The most well-known sports owner in the United States died Tuesday of a heart attack at the age of 80. Steinbrenner was viewed as a savvy businessman who revived Major League Baseball's New York Yankees.

According to Major League Baseball's website, George Steinbrenner once said "owning the Yankees is like owning the Mona Lisa." But that was not the case when he put together a group of investors and bought the struggling franchise back in 1973 for about $10 million.

Under his leadership, he slowly restored Yankees pride after they had been in decline following their glory years in the 1950s and early 1960s. They won the first of their seven World Series championships under Steinbrenner's reign in 1977. The seventh came last year. They also won 16 division titles.

Steinbrenner's will to win and willingness to spend money to improve the Yankees were key. Robert Boland, a sports lawyer and a professor of sports management at New York University, says he was the first team owner to embrace free agency, spending high sums of money to buy the most talented players.

"Other owners had either been afraid to or didn't see the revenue benefit from it," he said. "Steinbrenner certainly taught other owners how to deal with free agency and that's certainly one of his lasting legacies, is that he understood his marketing advantage of his big-market team in New York, that he would always have a team that signed better free-agent players and higher priced free agent players."

Boland says one of the key elements in owning any sports entity is what you derive from broadcast revenue. For that reason, Boland said Steinbrenner's creation of his YES network on cable television was revolutionary.
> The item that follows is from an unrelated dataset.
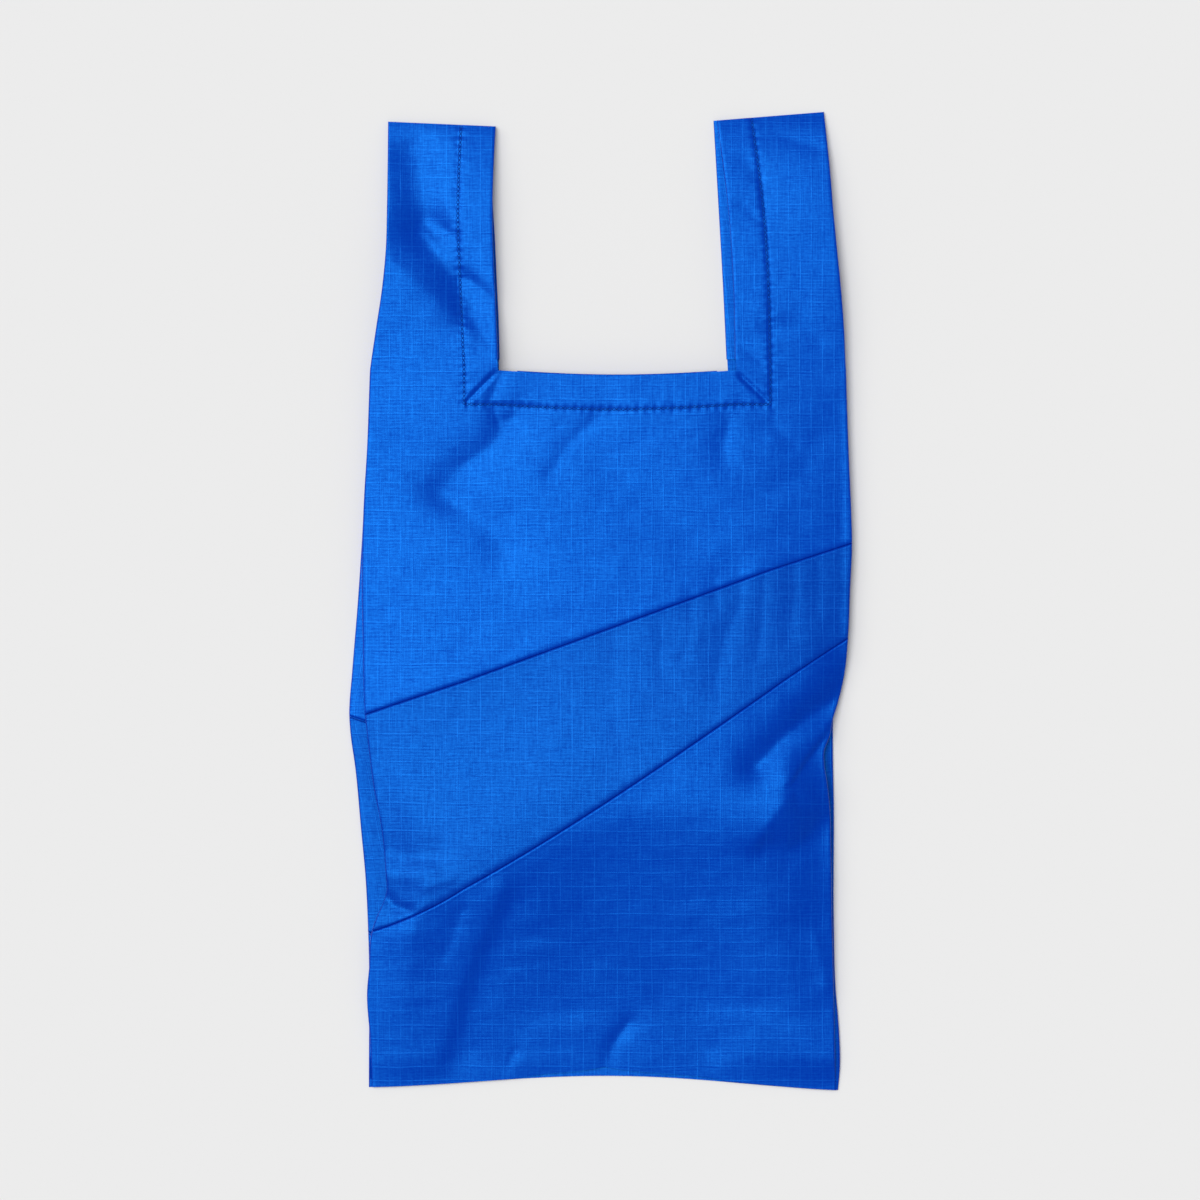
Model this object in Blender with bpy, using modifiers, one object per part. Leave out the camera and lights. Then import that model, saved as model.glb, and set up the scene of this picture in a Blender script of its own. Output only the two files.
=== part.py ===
"""Sewn carrier bag of thin ripstop nylon, lying flat with its side gussets folded in.

Six pieces of cloth make the bag: an upper, a band and a lower panel in front, and the same
three behind. Each piece runs round both side folds to the middle of the gussets. The upper
panels carry the straps, whose tops are sewn together, front to back, into two handles.
Metres, +Z up, +Y towards the handles, +X to the right for someone who looks down on the bag.
"""
import math

import bmesh
import bpy
import numpy as np
from mathutils import Vector

# Driving sizes, in metres
WIDTH = 0.270             # side fold to side fold, laid flat
HANDLE_LENGTH = 0.1455    # mouth edge to the sewn top of a handle
HANDLE_WIDTH = 0.061      # one strap, from its fold to its hemmed edge
SIDE_SEAM_STRIP = 0.004   # how much deeper the folded gusset is than a handle is wide
HEM = 0.019               # mouth edge to its line of stitching
LOWER_PANEL_LEFT = 0.090  # depth of the lower panel at the left and right folds
LOWER_PANEL_RIGHT = 0.255
BAND_LEFT = 0.121         # depth of the band panel at the left and right folds
BAND_RIGHT = 0.053
UPPER_PANEL_LEFT = 0.1935  # depth of the upper panel at the left fold, up to the mouth
LOWER_SEAM_SAG = 0.010    # the lower seam curves down from a straight line by this
CLOTH = 0.0005            # cloth with its seams and coating, thicker than the bare nylon
THREAD = 0.0005           # sewing thread
CLEARANCE = 0.0003        # air between pieces that touch
FOLD_RADIUS = 0.0008      # roundness of a side fold away from the sewn ends
SEAM_GROOVE = 0.0008      # how far the cloth turns down at a panel seam
SEAM_ROLL = 0.004         # width of cloth that turns down there
SEWN_END = 0.025          # length over which the layers part from a sewn end
COLUMN_SPACING = 0.0145   # spacing of the cloth's grid, finer on top than on the floor
ROW_SPACING = 0.0150
FLOOR_SPACING = 0.028

# Worked out from the driving sizes
BODY_HEIGHT = LOWER_PANEL_LEFT + BAND_LEFT + UPPER_PANEL_LEFT
LENGTH = BODY_HEIGHT + HANDLE_LENGTH
GUSSET_HALF = HANDLE_WIDTH + SIDE_SEAM_STRIP
HALF_WIDTH = WIDTH / 2
LAYER_PITCH = CLOTH + CLEARANCE
FLOOR_LAYER = CLOTH / 2   # middle of the layer that lies on the floor
SEWN_STACK = FLOOR_LAYER + 3 * LAYER_PITCH   # middle of the top one of four sewn layers

# Places round the bag: the side folds, the straps' hemmed edges, and the gusset middles
LEFT_FOLD, LEFT_EDGE, RIGHT_EDGE, RIGHT_FOLD = 0.0, 1.0, 2.0, 3.0
FOLD_TURN = 0.03          # half of a fold's arc, on the same scale
SEAM_PLACE = GUSSET_HALF / HANDLE_WIDTH
STITCH_PLACE = 1 - HEM / HANDLE_WIDTH

# Drift of each edge from its nominal line, towards the bag's middle, as pairs of the place
# up the bag (0 bottom, 1 mouth, 2 handle tops) and metres
FRONT_FOLD_DRIFT = {
    "left": ((0, 0.0070), (0.14, 0.0045), (0.22, 0.0069), (0.283, 0.0150), (0.37, 0.0119),
             (0.52, 0.0030), (0.72, 0.0013), (1, 0.0058), (1.31, 0.0125), (1.55, 0.0152),
             (2, 0.0159)),
    "right": ((0, 0.0030), (0.24, 0.0052), (0.39, 0.0063), (0.471, 0.0097), (0.54, 0.0018),
              (0.63, -0.0038), (0.76, -0.0058), (1, -0.0026), (1.31, 0.0004), (1.62, 0.0046),
              (2, 0.0097)),
}
BACK_FOLD_DRIFT = {
    "left": ((0, 0.0050), (0.22, 0.0046), (0.36, 0.0007), (0.52, -0.0058), (0.67, -0.0015),
             (0.85, 0.0030), (1, 0.0065), (1.31, 0.0130), (1.55, 0.0156), (2, 0.0163)),
    "right": ((0, 0.0018), (0.09, 0.0013), (0.24, 0.0041), (0.40, 0.0043), (0.55, 0.0042),
              (0.76, -0.0040), (1, -0.0018), (1.31, 0.0010), (1.62, 0.0050), (2, 0.0100)),
}
FRONT_STRAP_DRIFT = {
    "left": ((1, 0.0165), (1.33, 0.0143), (1.6, 0.0132), (2, 0.0152)),
    "right": ((1, -0.0020), (1.33, -0.0009), (1.55, 0.0010), (1.76, 0.0042), (2, 0.0090)),
}
BACK_STRAP_DRIFT = {
    "left": ((1, 0.0180), (1.33, 0.0150), (1.6, 0.0137), (2, 0.0152)),
    "right": ((1, 0.0025), (1.33, 0.0050), (1.6, 0.0070), (2, 0.0104)),
}

# Height of the front cloth over the floor, up the bag: at the side folds and at the middle
FOLD_HEIGHT = ((0, SEWN_STACK), (0.06, 0.0042), (0.3, 0.0062), (0.6, 0.0070), (1, 0.0080),
               (1.25, 0.0106), (1.7, 0.0108), (1.88, 0.0074), (2, SEWN_STACK))
CROWN_HEIGHT = ((0, SEWN_STACK), (0.06, 0.0046), (0.3, 0.0105), (0.6, 0.0135), (0.85, 0.0128),
                (1, 0.0118), (1.2, 0.0112), (1.7, 0.0109), (1.88, 0.0074), (2, SEWN_STACK))
CROWN_FLATNESS = 2.5      # power of the crown's fall towards the folds
RIDGE_HEIGHT = 0.0022     # the cloth stands along the lower seam
RIDGE_WIDTH = 0.045
BOTTOM_LIFT = 0.0085      # the bottom edge bows up between its corners
BOTTOM_CORNERS = (0.0022, 0.0005)
MOUTH_SAG = 0.0028
HANDLE_TOP_DROPS = ((LEFT_FOLD, 0.0056), (LEFT_EDGE, 0.0084), (RIGHT_EDGE, 0.0050),
                    (RIGHT_FOLD, 0.0))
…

"Regional sports networks with the rise of cable [TV] have become the norm in sports and for baseball, which lacks like [American-style] football a national television contract, it certainly pressed the Yankee advantage to have the YES network to be profitable and be ubiquitous, a symbol of the team," he said.

And while many were upset with Steinbrenner's decision to tear down Yankee Stadium and build an entirely new one for the 21st century, which opened last year. Boland said it was a smart business move.

"Steinbrenner bet big. He never spent small," he said. "He always reinvested in the Yankee brand, and in doing so he was never looking at taking money from the Yankee brand. He was constantly, unlike a lot of other owners in sports, looking to put money back into the brand, constantly reinvesting and conquering new fields. He conquered fans at the gate and success on the field and team building; a magnificent stadium to derive a lot of other amenities and revenue streams from."

George Steinbrenner grew up in Cleveland and his first effort at being a businessman was raising chickens and selling their eggs.

He ran track and played (American-style) football in college, coached high school football and basketball in Ohio and was briefly an assistant football coach at the college level.

He eventually joined the family's shipbuilding business in Cleveland and also operated a short-lived professional basketball team there nicknamed the Pipers. He became a wealthy executive after obtaining stock in another shipbuilding company and merging it with his family's.

Upon his death, the New York Yankees - which in the past few years were run by his sons - were valued at about $1.6 billion. It was just three months ago that Forbes magazine reported the Yankees had dethroned English football club Manchester United as the world's most valuable team brand. That, Forbes says, is the portion of a team's overall value that is derived from its name as opposed to its market and league. The Yankees got a boost by opening their new stadium and winning last year's World Series.

Robert Boland says anybody who is going to study the business of sports will see George Steinbrenner as probably the most important team owners in history.

"His life certainly will provide ample fodder in the controversies that it created," he said. "But I think for the most part if you think about the great successes of his life and his career he's going to be studied for many, many years to come. And owners are ultimately going to say, 'I can't be like George Steinbrenner. My market doesn't support it,' Or 'I can be like George Steinbrenner."

And in what can be viewed as a bit of irony, Steinbrenner's death is timely. A United States law that is in effect only for 2010, there is no estate tax, no matter how large your estate. That means Steinbrenner's family will not have to sell the Yankees to pay what normally would have been a huge estate tax that could have been about three-quarters of a billion dollars.